Honestly, for a long time, I have been bothered by that. I go to church, and people ask me why is Shane looking so forlorn, is it you? I go home, and I get calls asking me what have I done to him or said that made him so depressed tonight? For goodness sake, people don’t even leave my parents alone? Now I leave Highlife and enter OneLife with fears that it is going to be difficult for me to form or repair friendships because at the back of my mind, I don’t know whether this person thinks I’m such a heartless bitch or what. It is not easy. Sure, not everyone reads this blog, or entries that refer to me. But some people do. I don’t disagree that a blog is a place for its owner to unwind, and yes we cannot control what people think….as one anonymous reader said. PRECISELY because of that, I do not like that Shane is writing something like… this “And compounding to tat, she seems to have gone back to her ways before you two were apart, therefore causing the reason that the relationship didn't work becoz she wanted to grow as simply ....reasons?”

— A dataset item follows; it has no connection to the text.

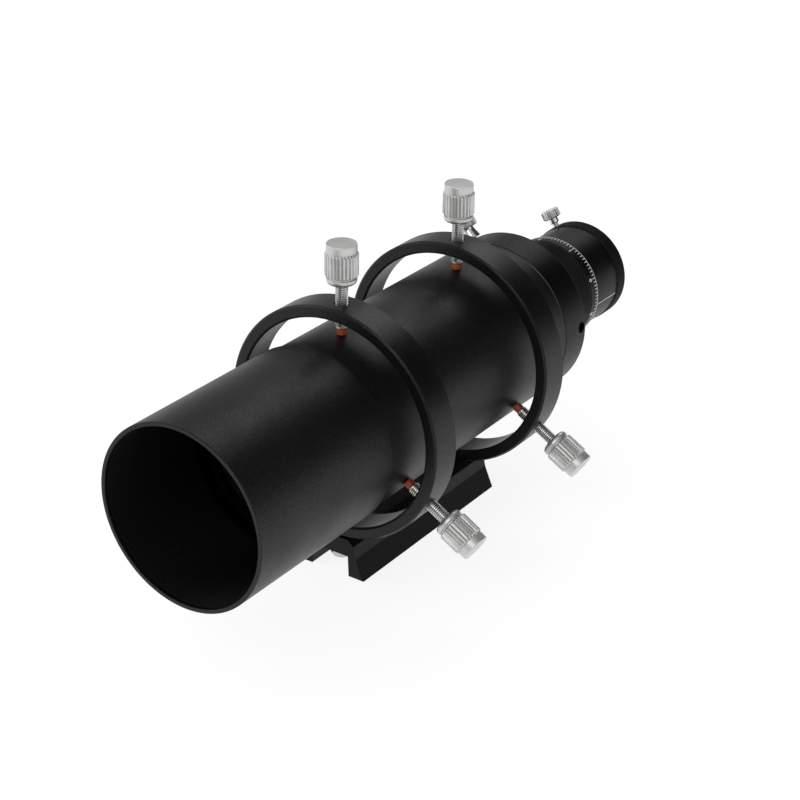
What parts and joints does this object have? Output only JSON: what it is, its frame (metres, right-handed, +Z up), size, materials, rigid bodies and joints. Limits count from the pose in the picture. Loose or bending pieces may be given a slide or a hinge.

People like to think they know EVERYTHING, they are omnipotent, all knowing. Well, just because you are Shane’s friend, and he may have said some things to you (what I don’t know), that doesn’t make u any wiser because you haven’t heard anything from me? And just because you are reading someone’s blog often, you don’t really know the person nor the person’s history. A blog is just a façade, a window and often a persona that people like to have. Even if they are dead-honest on how many enemies they have, the stories behind them and all, how do you know it is true? Moreover, how many readers forget that there is such a thing as a ‘view’, and it may not be the truth? And while yes, like Shane says, “The reader of this blog has the very important task of understanding what I'm writing and discerning what I'm writing is bad mouthing.” How often does that happen? I personally have never believed that just by reading someone’s blog, we can discern truth from opinion. Much less, what is ‘badmouthing’, because writing can be so sly. So I would like to say that no I did not leave Shane without a word, and I did not leave him because he was ill, I left him because after all that I experienced in our relationship, I realised that I was really sick and tired of some things, and I didn’t want to marry him in the near future either. It’s not a personal attack of his character, it’s just my opinion and my experience.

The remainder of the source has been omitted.